La germanisation (on serait tenté de dire la «re-germanisation») des Gaulois romanisés est plus ancienne et plus graduelle qu’on ne le pense, selon Barthélemy. Elle débute dès les années 250, puis, à la grande époque de Clovis, s’accélère à la faveur de combats où l’ostentation des mœurs guerrières, dans un esprit déjà chevaleresque, l’emporte souvent sur la violence réelle. Les premières prescriptions faites aux élites de protéger l’Eglise et les pauvres remontent à Dagobert, tandis que l’empire carolingien, par les progrès économiques qu’il favorise, permet aux combattants à cheval d’améliorer la qualité de leur monture et de leur armure. Au XIe siècle, avec la généralisation de l’adoubement comme rite d’intronisation, la chevalerie devient affaire de classe, et non plus seulement d’individus. Les batailles entre Louis VI de France et Henri Beau Clerc de Normandie sont à partir de 1100 le creuset d’une éthique de guerre chevaleresque, dont Barthélémy soupçonne qu’elle a pu aussi émerger dans d’autres régions - mais le sujet reste à explorer. Au milieu du XIIe siècle enfin, quand apparaissent légendes épiques et romans courtois, le succès littéraire de la chevalerie fonctionne en fait déjà plus comme un cache-sexe de son déclin, face à la montée de la bourgeoisie, au pouvoir des Etats, au droit romain, que comme un modèle de comportement pour la jeune aristocratie d’Europe.

Ainsi, d’un siècle à l’autre, Dominique Barthélémy déroule le fil d’Ariane de l’héritage germanique dans l’aristocratie guerrière française, démystifiant en partie la noblesse des progrès moraux qu’impliquent les pratiques chevaleresques, en les ramenant à leurs conditions économiques de possibilité – les gains financiers qui en sont la contrepartie. L’étude est rigoureuse, précise, minutieuse, innovante sur bien des points.
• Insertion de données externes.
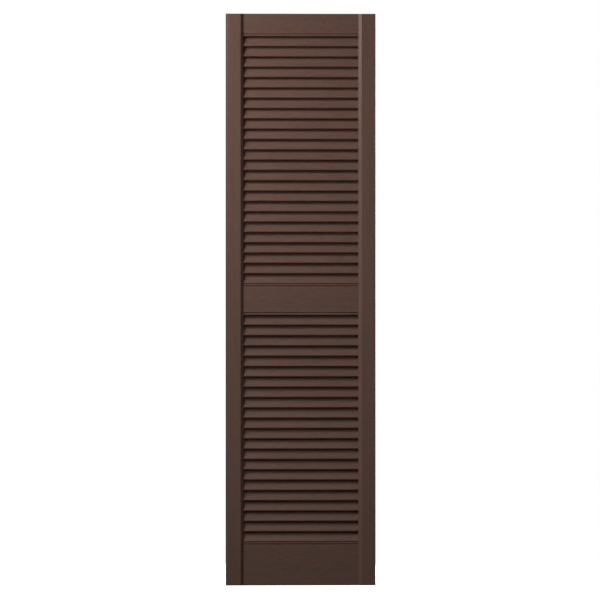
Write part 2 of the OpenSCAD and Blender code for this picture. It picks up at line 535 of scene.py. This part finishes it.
def make_slat_tree():
    tree = bpy.data.node_groups.new("bay_of_slats", "GeometryNodeTree")
    tree.is_modifier = True
    given = add_inputs(tree, {
        "Count": ("NodeSocketInt", 24),
        "Pitch": ("NodeSocketFloat", 25.4 * MM),
        "Length": ("NodeSocketFloat", 300 * MM),
        "Width": ("NodeSocketFloat", 35 * MM),
        "Thickness": ("NodeSocketFloat", 6 * MM),
        "Slope": ("NodeSocketFloat", math.radians(66)),
        "Edge Steps": ("NodeSocketInt", EDGE_STEPS),
        "Top Nose": ("NodeSocketVector", None),
        "First Board": ("NodeSocketInt", 1),
        "Shade Seed": ("NodeSocketInt", 1),
        "Finish": ("NodeSocketMaterial", None),
    })
    tree.interface.new_socket(name="Geometry", in_out="OUTPUT", socket_type="NodeSocketGeometry")

    # the section: a rectangle with fully rounded edges, its front edge's centre at the origin
    radius = calc(tree, "MULTIPLY", given["Thickness"], FULL_ROUND)
    bar = add_node(
        tree, "GeometryNodeCurvePrimitiveQuadrilateral",
        {"Width": given["Width"], "Height": given["Thickness"]},
    )
    section = add_node(
        tree, "GeometryNodeFilletCurve",
        {
            "Curve": bar.outputs[0],
            "Count": given["Edge Steps"],
            "Radius": radius,
            "Limit Radius": True,
        },
        mode="POLY",
    )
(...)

Au passage, elle écorne certains mythes ou simplifications historiques telles l’idée que la chevalerie ait pu favoriser des ascensions sociales (Marc Bloch) ou l’image d’une Eglise excessivement corrompue avant la réforme grégorienne et entièrement assainie par celle-ci. Tout est affaire de nuances et de réalisme : par exemple la chevalerie n’a sans doute pas été particulièrement, en profondeur, «christianisée» par les croisades – qui cependant l’ont parfois faite basculer dans le fanatisme –, et l’idéal courtois n’a pas spécialement amélioré le rôle des femmes – déjà de toute façon plus avantageux en Germanie que chez les Romains – ni civilisé les mœurs chevaleresques – de tout temps plus policées qu’il n’y paraîtrait, Barthélémy reliant d’ailleurs avec ingéniosité le thème du «chevalier servant» au rôle des femmes comme instigatrices de vengeance dans une société de cour où l’héritage se transmet aussi aux filles et à la nécessité de fournir des objectifs de combat à une jeunesse aristocratique oisive.

On retiendra de cet ouvrage très dense, foisonnant d’anecdotes, une étude sociopsychologique fine de la mobilisation des valeurs chevaleresques «en situation», de leur évolution, de leur mise à l’épreuve au regard des intérêts de la classe nobiliaire, de l’Eglise et des rois. Le choix de valoriser l’histoire longue permet de bousculer la chronologie habituelle : la fleur de la chevalerie, dont la semence est repérée dans la Germanie de Tacite, éclot déjà sous l’empire carolingien, et se fane en 1159 dans le Policraticus de Jean de Salisbury dont l’enthousiasme pour la constance des magistrats romains et la discipline des armées de métiers annonce le retour de Rome… et la modernité. Ce choix conduit à structurer la démonstration autour de notions antagonistes qui rappellent les idéaux-types à la Max Weber, et qui auraient d’ailleurs aussi bien pu être thématisées comme tels.

Rome contre la Germanie, l’Etat contre la chevalerie, deux styles d’organisation du pouvoir politique, de sa morale et de son esthétique, dont la confrontation pourra utilement stimuler la réflexion de nos contemporains.